| Task instructions |
Only the lines from the one containing "addHoodLining();" through the one containing "SHELL = 2.0" are wanted. Give them again exactly, both ends included.

| Dataset section |

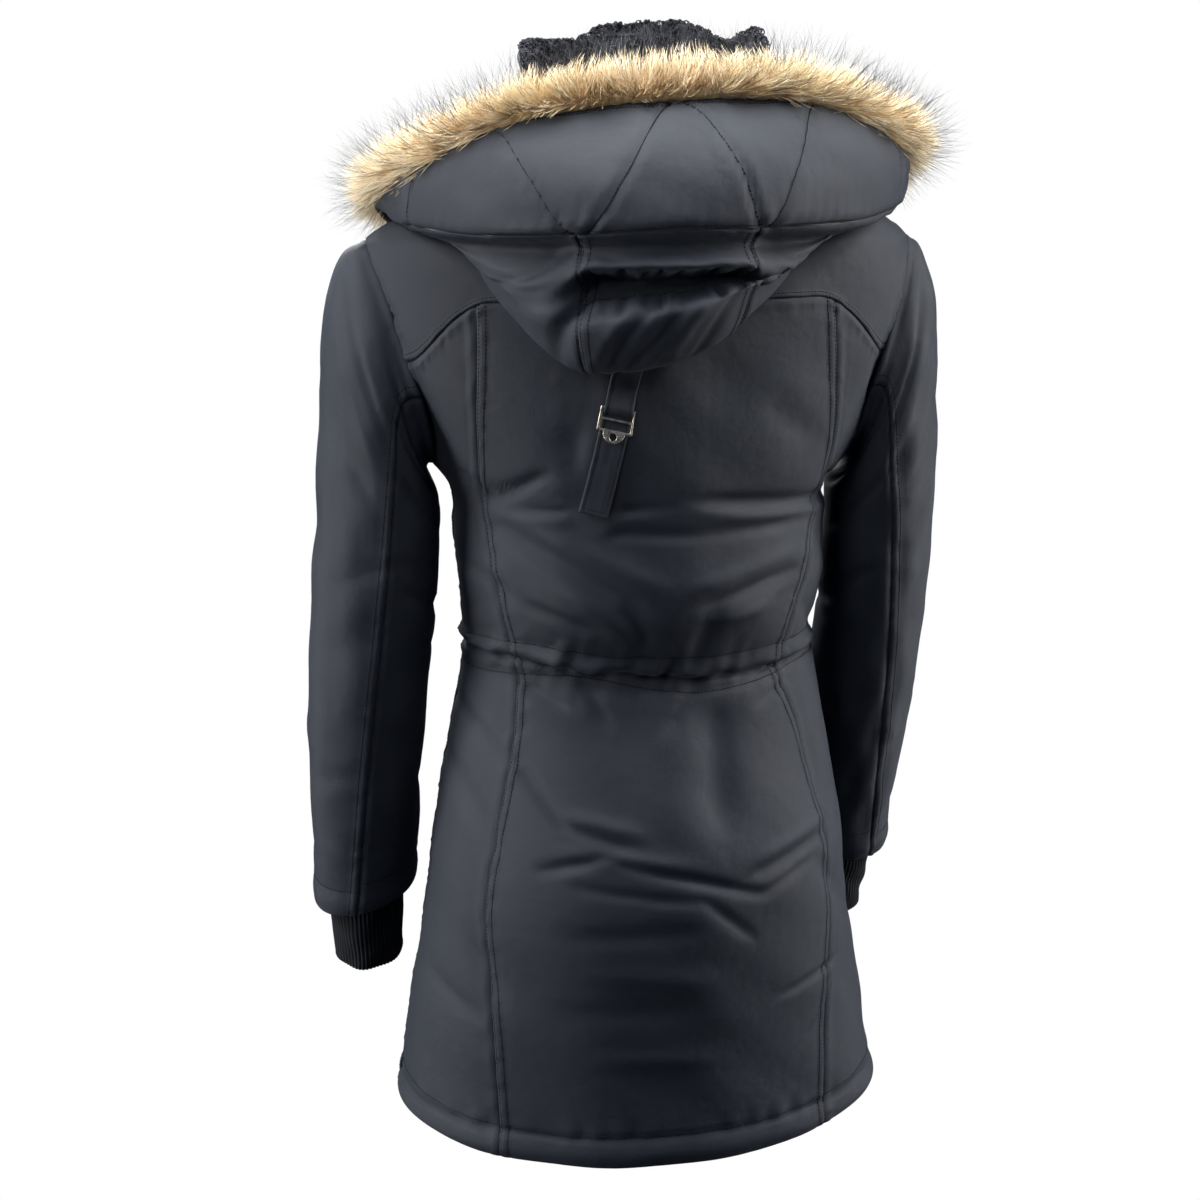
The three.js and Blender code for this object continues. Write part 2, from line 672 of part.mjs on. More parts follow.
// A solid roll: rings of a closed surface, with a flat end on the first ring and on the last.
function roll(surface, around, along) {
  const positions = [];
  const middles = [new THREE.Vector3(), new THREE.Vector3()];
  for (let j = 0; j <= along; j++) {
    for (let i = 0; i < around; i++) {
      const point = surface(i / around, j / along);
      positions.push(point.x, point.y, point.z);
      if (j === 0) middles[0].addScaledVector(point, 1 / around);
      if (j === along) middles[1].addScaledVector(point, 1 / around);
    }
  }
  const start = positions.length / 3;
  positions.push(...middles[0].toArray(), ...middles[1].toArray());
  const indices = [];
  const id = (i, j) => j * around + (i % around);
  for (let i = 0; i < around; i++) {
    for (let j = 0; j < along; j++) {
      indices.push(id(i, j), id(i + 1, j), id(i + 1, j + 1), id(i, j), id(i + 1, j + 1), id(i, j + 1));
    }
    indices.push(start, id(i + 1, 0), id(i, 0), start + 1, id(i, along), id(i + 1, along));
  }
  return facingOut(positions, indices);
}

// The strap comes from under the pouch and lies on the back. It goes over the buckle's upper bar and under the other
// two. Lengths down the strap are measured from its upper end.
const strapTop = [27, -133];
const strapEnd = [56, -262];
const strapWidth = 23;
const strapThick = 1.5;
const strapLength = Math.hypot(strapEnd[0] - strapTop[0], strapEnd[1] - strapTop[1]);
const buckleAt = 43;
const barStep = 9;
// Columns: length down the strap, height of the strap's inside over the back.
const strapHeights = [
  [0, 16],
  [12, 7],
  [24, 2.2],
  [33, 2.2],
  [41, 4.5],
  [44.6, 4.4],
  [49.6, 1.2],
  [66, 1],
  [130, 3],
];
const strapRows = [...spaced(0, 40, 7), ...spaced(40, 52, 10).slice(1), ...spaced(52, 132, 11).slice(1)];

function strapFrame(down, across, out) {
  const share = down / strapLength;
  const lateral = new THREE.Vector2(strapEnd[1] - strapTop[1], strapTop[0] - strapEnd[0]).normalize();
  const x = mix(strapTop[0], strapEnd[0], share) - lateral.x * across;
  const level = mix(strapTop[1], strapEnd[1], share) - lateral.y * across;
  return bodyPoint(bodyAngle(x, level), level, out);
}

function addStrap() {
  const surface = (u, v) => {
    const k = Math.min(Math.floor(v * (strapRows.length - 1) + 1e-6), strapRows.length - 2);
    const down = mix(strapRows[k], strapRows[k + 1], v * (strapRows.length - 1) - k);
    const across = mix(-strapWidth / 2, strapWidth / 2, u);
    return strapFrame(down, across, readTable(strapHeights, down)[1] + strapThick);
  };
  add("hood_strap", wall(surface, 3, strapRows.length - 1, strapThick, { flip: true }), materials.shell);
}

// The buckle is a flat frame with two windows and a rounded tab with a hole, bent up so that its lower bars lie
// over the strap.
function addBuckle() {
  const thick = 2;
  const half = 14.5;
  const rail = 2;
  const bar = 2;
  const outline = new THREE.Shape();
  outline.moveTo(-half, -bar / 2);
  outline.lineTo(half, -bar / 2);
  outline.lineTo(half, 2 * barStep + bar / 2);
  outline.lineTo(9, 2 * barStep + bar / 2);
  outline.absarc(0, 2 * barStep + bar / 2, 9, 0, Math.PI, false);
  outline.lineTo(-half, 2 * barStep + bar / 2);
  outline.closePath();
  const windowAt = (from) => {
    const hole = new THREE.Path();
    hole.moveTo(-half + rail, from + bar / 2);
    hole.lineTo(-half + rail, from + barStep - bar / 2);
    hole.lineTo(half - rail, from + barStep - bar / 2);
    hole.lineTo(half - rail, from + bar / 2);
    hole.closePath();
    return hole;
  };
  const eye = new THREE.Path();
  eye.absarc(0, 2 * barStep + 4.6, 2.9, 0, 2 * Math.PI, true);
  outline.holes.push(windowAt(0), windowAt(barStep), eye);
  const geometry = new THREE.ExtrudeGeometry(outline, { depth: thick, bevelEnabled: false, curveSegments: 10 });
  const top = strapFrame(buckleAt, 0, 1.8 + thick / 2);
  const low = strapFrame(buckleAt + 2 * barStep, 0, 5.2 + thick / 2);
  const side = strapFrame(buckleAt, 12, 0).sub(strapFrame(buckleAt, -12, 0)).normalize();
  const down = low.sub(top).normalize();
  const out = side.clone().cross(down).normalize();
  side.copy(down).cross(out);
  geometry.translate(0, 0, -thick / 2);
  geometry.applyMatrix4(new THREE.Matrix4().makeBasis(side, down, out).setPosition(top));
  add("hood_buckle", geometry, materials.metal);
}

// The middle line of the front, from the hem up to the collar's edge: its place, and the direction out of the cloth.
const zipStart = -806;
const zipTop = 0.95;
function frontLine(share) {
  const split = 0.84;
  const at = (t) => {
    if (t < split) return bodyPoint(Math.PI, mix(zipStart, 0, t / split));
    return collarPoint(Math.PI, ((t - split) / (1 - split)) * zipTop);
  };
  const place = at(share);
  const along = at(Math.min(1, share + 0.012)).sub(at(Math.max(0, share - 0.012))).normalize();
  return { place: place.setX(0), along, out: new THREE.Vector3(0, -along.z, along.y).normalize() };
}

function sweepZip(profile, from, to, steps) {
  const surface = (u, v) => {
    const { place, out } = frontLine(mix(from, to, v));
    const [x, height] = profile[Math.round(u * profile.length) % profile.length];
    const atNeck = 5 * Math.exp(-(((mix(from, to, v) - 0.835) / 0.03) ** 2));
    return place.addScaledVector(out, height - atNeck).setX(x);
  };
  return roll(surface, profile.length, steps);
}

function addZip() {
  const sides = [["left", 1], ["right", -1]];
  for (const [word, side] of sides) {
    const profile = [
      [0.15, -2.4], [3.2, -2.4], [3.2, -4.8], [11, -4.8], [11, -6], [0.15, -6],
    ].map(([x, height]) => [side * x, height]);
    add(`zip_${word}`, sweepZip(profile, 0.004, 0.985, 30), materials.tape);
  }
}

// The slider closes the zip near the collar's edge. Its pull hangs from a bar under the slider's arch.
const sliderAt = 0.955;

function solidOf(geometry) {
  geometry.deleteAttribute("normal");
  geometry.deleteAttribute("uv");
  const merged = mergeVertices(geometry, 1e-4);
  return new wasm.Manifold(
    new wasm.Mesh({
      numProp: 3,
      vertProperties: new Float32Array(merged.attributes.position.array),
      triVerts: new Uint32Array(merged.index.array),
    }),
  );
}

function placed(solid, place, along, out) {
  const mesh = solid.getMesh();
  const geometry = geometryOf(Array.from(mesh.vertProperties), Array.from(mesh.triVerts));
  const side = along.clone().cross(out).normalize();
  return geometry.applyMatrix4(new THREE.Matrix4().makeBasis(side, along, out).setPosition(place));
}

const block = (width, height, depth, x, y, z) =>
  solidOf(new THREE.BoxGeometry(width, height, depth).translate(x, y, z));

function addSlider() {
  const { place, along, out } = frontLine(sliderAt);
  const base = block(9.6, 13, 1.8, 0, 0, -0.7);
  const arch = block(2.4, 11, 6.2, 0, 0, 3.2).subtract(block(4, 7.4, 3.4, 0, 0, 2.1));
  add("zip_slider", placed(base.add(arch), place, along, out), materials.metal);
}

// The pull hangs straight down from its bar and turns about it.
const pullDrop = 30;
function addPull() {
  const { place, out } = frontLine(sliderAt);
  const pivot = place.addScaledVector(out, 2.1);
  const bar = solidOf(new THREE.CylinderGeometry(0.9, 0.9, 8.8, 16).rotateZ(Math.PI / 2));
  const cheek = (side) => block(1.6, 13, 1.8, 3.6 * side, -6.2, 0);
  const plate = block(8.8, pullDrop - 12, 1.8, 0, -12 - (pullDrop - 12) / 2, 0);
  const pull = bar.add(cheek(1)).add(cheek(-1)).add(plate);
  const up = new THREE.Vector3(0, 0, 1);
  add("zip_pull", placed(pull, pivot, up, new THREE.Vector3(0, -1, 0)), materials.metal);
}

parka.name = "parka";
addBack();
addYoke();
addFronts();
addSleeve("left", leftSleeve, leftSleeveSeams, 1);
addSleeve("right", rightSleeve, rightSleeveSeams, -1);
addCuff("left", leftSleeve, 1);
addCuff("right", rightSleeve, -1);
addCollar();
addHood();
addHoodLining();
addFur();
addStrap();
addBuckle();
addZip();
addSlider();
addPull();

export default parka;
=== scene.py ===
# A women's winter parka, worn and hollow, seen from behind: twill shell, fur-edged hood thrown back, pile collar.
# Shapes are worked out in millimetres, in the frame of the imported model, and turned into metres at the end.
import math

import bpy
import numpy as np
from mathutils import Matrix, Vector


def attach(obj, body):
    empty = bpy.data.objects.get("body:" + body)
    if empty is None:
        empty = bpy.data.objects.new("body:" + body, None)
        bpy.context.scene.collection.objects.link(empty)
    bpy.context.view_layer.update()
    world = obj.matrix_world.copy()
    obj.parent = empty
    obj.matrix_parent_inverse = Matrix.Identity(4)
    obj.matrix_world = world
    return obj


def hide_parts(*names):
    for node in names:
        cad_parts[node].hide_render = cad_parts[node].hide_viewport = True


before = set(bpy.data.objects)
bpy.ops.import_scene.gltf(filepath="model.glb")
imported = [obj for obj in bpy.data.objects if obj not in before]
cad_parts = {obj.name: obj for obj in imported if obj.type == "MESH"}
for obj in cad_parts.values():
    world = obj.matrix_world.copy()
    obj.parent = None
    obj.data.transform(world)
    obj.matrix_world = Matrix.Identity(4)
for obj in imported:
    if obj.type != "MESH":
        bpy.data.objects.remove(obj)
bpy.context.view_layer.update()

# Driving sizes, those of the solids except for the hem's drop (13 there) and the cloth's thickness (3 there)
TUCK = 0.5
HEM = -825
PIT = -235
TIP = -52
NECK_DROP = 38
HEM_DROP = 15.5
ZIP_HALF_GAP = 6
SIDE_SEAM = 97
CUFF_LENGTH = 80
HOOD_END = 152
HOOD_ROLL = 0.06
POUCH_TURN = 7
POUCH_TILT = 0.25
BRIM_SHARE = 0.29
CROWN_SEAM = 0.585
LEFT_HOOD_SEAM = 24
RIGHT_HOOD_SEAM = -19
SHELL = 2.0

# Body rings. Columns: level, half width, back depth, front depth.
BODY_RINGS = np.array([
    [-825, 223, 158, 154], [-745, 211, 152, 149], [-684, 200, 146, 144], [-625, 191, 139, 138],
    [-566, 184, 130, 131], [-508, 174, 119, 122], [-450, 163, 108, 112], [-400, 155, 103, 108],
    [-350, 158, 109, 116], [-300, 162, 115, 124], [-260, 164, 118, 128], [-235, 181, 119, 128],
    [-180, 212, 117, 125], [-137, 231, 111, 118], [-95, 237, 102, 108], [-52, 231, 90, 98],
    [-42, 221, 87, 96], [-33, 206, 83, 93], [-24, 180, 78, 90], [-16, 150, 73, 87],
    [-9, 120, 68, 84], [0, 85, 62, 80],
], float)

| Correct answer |
addHoodLining();
addFur();
addStrap();
addBuckle();
addZip();
addSlider();
addPull();

export default parka;
=== scene.py ===
# A women's winter parka, worn and hollow, seen from behind: twill shell, fur-edged hood thrown back, pile collar.
# Shapes are worked out in millimetres, in the frame of the imported model, and turned into metres at the end.
import math

import bpy
import numpy as np
from mathutils import Matrix, Vector


def attach(obj, body):
    empty = bpy.data.objects.get("body:" + body)
    if empty is None:
        empty = bpy.data.objects.new("body:" + body, None)
        bpy.context.scene.collection.objects.link(empty)
    bpy.context.view_layer.update()
    world = obj.matrix_world.copy()
    obj.parent = empty
    obj.matrix_parent_inverse = Matrix.Identity(4)
    obj.matrix_world = world
    return obj


def hide_parts(*names):
    for node in names:
        cad_parts[node].hide_render = cad_parts[node].hide_viewport = True


before = set(bpy.data.objects)
bpy.ops.import_scene.gltf(filepath="model.glb")
imported = [obj for obj in bpy.data.objects if obj not in before]
cad_parts = {obj.name: obj for obj in imported if obj.type == "MESH"}
for obj in cad_parts.values():
    world = obj.matrix_world.copy()
    obj.parent = None
    obj.data.transform(world)
    obj.matrix_world = Matrix.Identity(4)
for obj in imported:
    if obj.type != "MESH":
        bpy.data.objects.remove(obj)
bpy.context.view_layer.update()

# Driving sizes, those of the solids except for the hem's drop (13 there) and the cloth's thickness (3 there)
TUCK = 0.5
HEM = -825
PIT = -235
TIP = -52
NECK_DROP = 38
HEM_DROP = 15.5
ZIP_HALF_GAP = 6
SIDE_SEAM = 97
CUFF_LENGTH = 80
HOOD_END = 152
HOOD_ROLL = 0.06
POUCH_TURN = 7
POUCH_TILT = 0.25
BRIM_SHARE = 0.29
CROWN_SEAM = 0.585
LEFT_HOOD_SEAM = 24
RIGHT_HOOD_SEAM = -19
SHELL = 2.0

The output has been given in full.